Within the material below, transcribe exactly the lines from the one holding "obj.matrix_parent_inverse = Matrix.Identity(4)" through the one holding "obj.matrix_world = Matrix.Identity(4)", keeping both ends and skipping the rest.

-------------------------

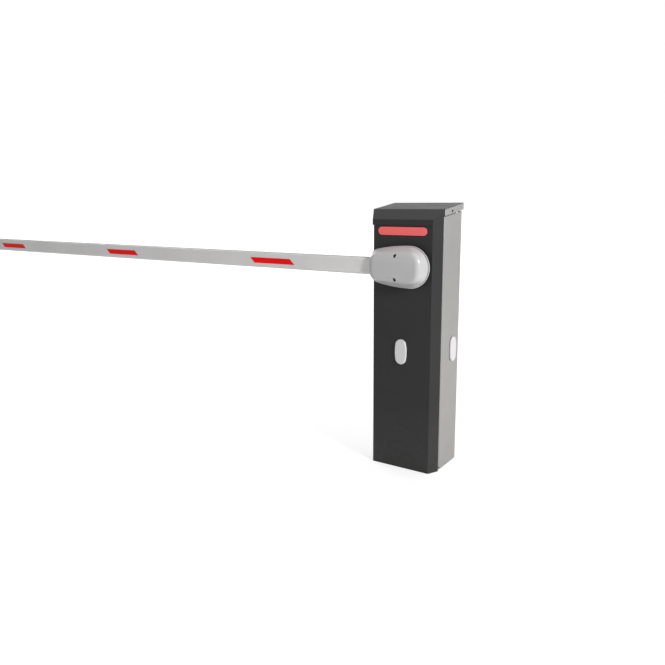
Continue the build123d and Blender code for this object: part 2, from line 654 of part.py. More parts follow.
# Arm holder: a plate behind the arm with a boss on the shaft, flanges above and below the arm, and two lugs
with BuildPart() as arm_holder:
    with BuildSketch(in_front(HOLDER_BACK, 0, PIVOT_HEIGHT)):
        with Locations((PIVOT_X, 0)):
            Circle(HOLDER_HUB_RADIUS)
        with Locations(((HOLDER_LEFT_X + PIVOT_X) / 2, 0)):
            Rectangle(PIVOT_X - HOLDER_LEFT_X, 2 * HOLDER_HALF)
    extrude(amount=HOLDER_PLATE)
    with BuildSketch(in_front(HOLDER_BACK, 0, PIVOT_HEIGHT)):
        for level in (-1, 1):
            with Locations(((HOLDER_LEFT_X + ARM_ROOT_X) / 2, level * (ARM_HEIGHT + HOLDER_FLANGE) / 2)):
                Rectangle(ARM_ROOT_X - HOLDER_LEFT_X, HOLDER_FLANGE)
    extrude(amount=ARM_FACE - HOLDER_BACK)
    with BuildSketch(in_front(HOLDER_BACK, 0, PIVOT_HEIGHT)):
        with Locations((PIVOT_X, 0)):
            Circle(HOLDER_BOSS / 2)
    extrude(amount=HOLDER_BOSS_FRONT - HOLDER_BACK)
    with BuildSketch(in_front(HOLDER_BACK, 0, PIVOT_HEIGHT)):
        with Locations((COVER_SCREW_X, COVER_SCREW_RISE), (COVER_SCREW_X, -COVER_SCREW_RISE)):
            Circle(HOLDER_LUG / 2)
        with Locations((COVER_SCREW_X, 0)):
            Rectangle(HOLDER_LUG, ARM_HEIGHT, mode=Mode.SUBTRACT)
    extrude(amount=HOLDER_LUG_FRONT - HOLDER_BACK)
    with BuildSketch(in_front(HOLDER_BACK, PIVOT_X, PIVOT_HEIGHT)):
        Circle(SHAFT_DIAMETER / 2)
    extrude(amount=HOLDER_BOSS_FRONT - HOLDER_BACK, mode=Mode.SUBTRACT)
save(arm_holder.part, "arm_holder")

# Clamp plate over the arm's front face, between the two lugs' line and the hub's nose
with BuildPart() as arm_clamp_plate:
    with BuildSketch(in_front(ARM_FACE, 0, PIVOT_HEIGHT)):
        with Locations(((CLAMP_LEFT_X + CLAMP_RIGHT_X) / 2, 0)):
            Rectangle(CLAMP_RIGHT_X - CLAMP_LEFT_X, 2 * HOLDER_HALF)
    extrude(amount=CLAMP_PLATE)
save(arm_clamp_plate.part, "arm_clamp_plate")

# Hub housing: the rear shell, with a back wall under the holder, a lip and a window for the arm
with BuildPart() as hub_housing:
    extrude(hub_outline(HUB_BACK, HUB_BACK_INSET), amount=HUB_PARTING - HUB_LIP_THICKNESS - HUB_BACK)
    chamfer(hub_housing.edges().group_by(Axis.Y)[-1], length=HUB_BACK_EDGE)
    extrude(hub_outline(HUB_PARTING - HUB_LIP_THICKNESS, 0), amount=HUB_LIP_THICKNESS)
    extrude(
        hub_outline(HOLDER_BACK, HUB_BACK_INSET + HUB_WALL),
        amount=HUB_PARTING - HUB_LIP_THICKNESS - HOLDER_BACK,
        mode=Mode.SUBTRACT,
    )
    extrude(
        hub_outline(HUB_PARTING - HUB_LIP_THICKNESS, HUB_GROOVE_INSET + HUB_REGISTER),
        amount=HUB_LIP_THICKNESS,
        mode=Mode.SUBTRACT,
    )
    with BuildSketch(in_front(HUB_BACK, PIVOT_X, PIVOT_HEIGHT)):
        Circle(HUB_BACK_HOLE / 2)
    extrude(amount=HOLDER_BACK - HUB_BACK, mode=Mode.SUBTRACT)
    add(arm_window.part, mode=Mode.SUBTRACT)
save(hub_housing.part, "hub_housing")

# Bosses inside the hub cover, one over each lug of the holder, up to the outside of the shell
with BuildPart() as cover_bosses:
    with BuildSketch(in_front(HOLDER_LUG_FRONT, 0, PIVOT_HEIGHT)):
        with Locations((COVER_SCREW_X, COVER_SCREW_RISE), (COVER_SCREW_X, -COVER_SCREW_RISE)):
            Circle(HOLDER_LUG / 2)
    extrude(amount=HUB_FRONT - HOLDER_LUG_FRONT)
    add(hub_cap(HUB_PARTING + HUB_GROOVE_WIDTH, HUB_FRONT, 0), mode=Mode.INTERSECT)

# Hub cover: the front shell, with flanks that lean in to a crowned face and a screw recess in each boss
with BuildPart() as hub_cover:
    extrude(hub_outline(HUB_PARTING, HUB_GROOVE_INSET), amount=HUB_GROOVE_WIDTH)
    add(hub_cap(HUB_PARTING + HUB_GROOVE_WIDTH, HUB_FRONT, 0))
    extrude(
        hub_outline(HUB_PARTING, HUB_GROOVE_INSET + HUB_REGISTER),
        amount=HUB_GROOVE_WIDTH,
        mode=Mode.SUBTRACT,
    )
    add(hub_cap(HUB_PARTING + HUB_GROOVE_WIDTH, HUB_FRONT - HUB_WALL, HUB_WALL), mode=Mode.SUBTRACT)
    add(cover_bosses.part)
    with BuildSketch(in_front(COVER_SCREW_SEAT, 0, PIVOT_HEIGHT)):
        with Locations((COVER_SCREW_X, COVER_SCREW_RISE), (COVER_SCREW_X, -COVER_SCREW_RISE)):
            Circle(COVER_SCREW_RECESS / 2)
    extrude(amount=HUB_FRONT - COVER_SCREW_SEAT, mode=Mode.SUBTRACT)
    add(arm_window.part, mode=Mode.SUBTRACT)
save(hub_cover.part, "hub_cover")

# Arm profile: a closed extrusion with a groove along its top and its bottom
with BuildPart() as arm_profile:
    extrude(arm_section(PROFILE_TIP_X, PROFILE_HEIGHT, 0), amount=ARM_ROOT_X - PROFILE_TIP_X)
    extrude(arm_bore(PROFILE_TIP_X, 0), amount=ARM_ROOT_X - PROFILE_TIP_X, mode=Mode.SUBTRACT)
    for level in (-1, 1):
        extrude(
            groove(PROFILE_TIP_X, level, STRIP_GROOVE / 2, STRIP_GROOVE_DEPTH),
            amount=ARM_ROOT_X - PROFILE_TIP_X,
            mode=Mode.SUBTRACT,
        )
save(arm_profile.part, "arm_profile")

# Soft strips in the arm's grooves
for level, name in ((1, "arm_top_strip"), (-1, "arm_bottom_strip")):
    with BuildPart() as strip:
        with BuildSketch(across(PROFILE_TIP_X, ARM_MIDDLE_Y, PIVOT_HEIGHT)):
            with Locations((0, level * (PROFILE_HEIGHT + STRIP_PROUD) / 2)):
                Rectangle(STRIP_HEAD, STRIP_PROUD)
        extrude(amount=ARM_ROOT_X - PROFILE_TIP_X)
        outer_edges = strip.edges().filter_by(Axis.X).sort_by(Axis.Z)
        fillet(outer_edges[-2:] if level > 0 else outer_edges[:2], radius=STRIP_EDGE_RADIUS)
        foot_half = STRIP_GROOVE / 2 - STRIP_CLEARANCE
        foot_depth = STRIP_GROOVE_DEPTH - STRIP_CLEARANCE
        foot = groove(PROFILE_TIP_X, level, foot_half, foot_depth)
        extrude(foot, amount=ARM_ROOT_X - PROFILE_TIP_X)
    save(strip.part, name)

# Tip cap: closes the arm's end, with a spigot inside the profile
with BuildPart() as arm_tip_cap:
    extrude(arm_section(ARM_TIP_X, ARM_HEIGHT, 0), amount=TIP_CAP_THICKNESS)
    with BuildSketch(across(PROFILE_TIP_X, ARM_MIDDLE_Y, PIVOT_HEIGHT)):
        Rectangle(
            ARM_THICKNESS - 2 * ARM_WALL - 2 * TIP_CAP_FIT,
            PROFILE_HEIGHT - 2 * (STRIP_GROOVE_DEPTH + ARM_WALL) - 2 * TIP_CAP_FIT,
        )
    extrude(amount=TIP_CAP_SPIGOT)
save(arm_tip_cap.part, "arm_tip_cap")

# Reflectors: slanted red strips on both faces of the arm
for number in range(REFLECTOR_COUNT):
    middle = PIVOT_X - REFLECTOR_FIRST - number * REFLECTOR_PITCH
    for name, distance, amount in (
        ("reflector_front", ARM_FACE, REFLECTOR_THICKNESS),
        ("reflector_back", ARM_BACK, -REFLECTOR_THICKNESS),
    ):
        with BuildPart() as reflector:
            with BuildSketch(in_front(distance, middle, PIVOT_HEIGHT - REFLECTOR_DROP)):
                with BuildLine():
                    Polyline(
                        (-(REFLECTOR_LENGTH + REFLECTOR_SLANT) / 2, REFLECTOR_HEIGHT / 2),
                        ((REFLECTOR_LENGTH - REFLECTOR_SLANT) / 2, REFLECTOR_HEIGHT / 2),
                        ((REFLECTOR_LENGTH + REFLECTOR_SLANT) / 2, -REFLECTOR_HEIGHT / 2),
                        (-(REFLECTOR_LENGTH - REFLECTOR_SLANT) / 2, -REFLECTOR_HEIGHT / 2),
                        close=True,
                    )
                make_face()
            extrude(amount=amount)
        save(reflector.part, f"{name}_{number + 1}")
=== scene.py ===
import json
import math

import bmesh
import bpy
from mathutils import Matrix, Vector


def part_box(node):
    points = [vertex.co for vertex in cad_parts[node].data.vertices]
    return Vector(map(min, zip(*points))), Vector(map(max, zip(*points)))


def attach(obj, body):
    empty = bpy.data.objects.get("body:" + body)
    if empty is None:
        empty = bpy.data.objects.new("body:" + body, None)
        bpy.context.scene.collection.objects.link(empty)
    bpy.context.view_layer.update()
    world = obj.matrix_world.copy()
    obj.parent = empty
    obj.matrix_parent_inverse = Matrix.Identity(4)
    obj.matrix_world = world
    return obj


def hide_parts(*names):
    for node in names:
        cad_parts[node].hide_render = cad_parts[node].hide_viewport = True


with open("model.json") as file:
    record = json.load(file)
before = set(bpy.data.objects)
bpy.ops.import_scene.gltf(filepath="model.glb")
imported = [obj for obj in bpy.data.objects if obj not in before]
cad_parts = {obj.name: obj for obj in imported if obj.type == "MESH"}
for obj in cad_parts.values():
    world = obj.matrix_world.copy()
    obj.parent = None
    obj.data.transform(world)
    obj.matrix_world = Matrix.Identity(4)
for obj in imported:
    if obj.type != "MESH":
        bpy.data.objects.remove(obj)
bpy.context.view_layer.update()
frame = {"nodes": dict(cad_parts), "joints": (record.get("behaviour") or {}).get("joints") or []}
scene = bpy.context.scene
scene.view_settings.view_transform = "Standard"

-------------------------

Exercise output:
    obj.matrix_parent_inverse = Matrix.Identity(4)
    obj.matrix_world = world
    return obj


def hide_parts(*names):
    for node in names:
        cad_parts[node].hide_render = cad_parts[node].hide_viewport = True


with open("model.json") as file:
    record = json.load(file)
before = set(bpy.data.objects)
bpy.ops.import_scene.gltf(filepath="model.glb")
imported = [obj for obj in bpy.data.objects if obj not in before]
cad_parts = {obj.name: obj for obj in imported if obj.type == "MESH"}
for obj in cad_parts.values():
    world = obj.matrix_world.copy()
    obj.parent = None
    obj.data.transform(world)
    obj.matrix_world = Matrix.Identity(4)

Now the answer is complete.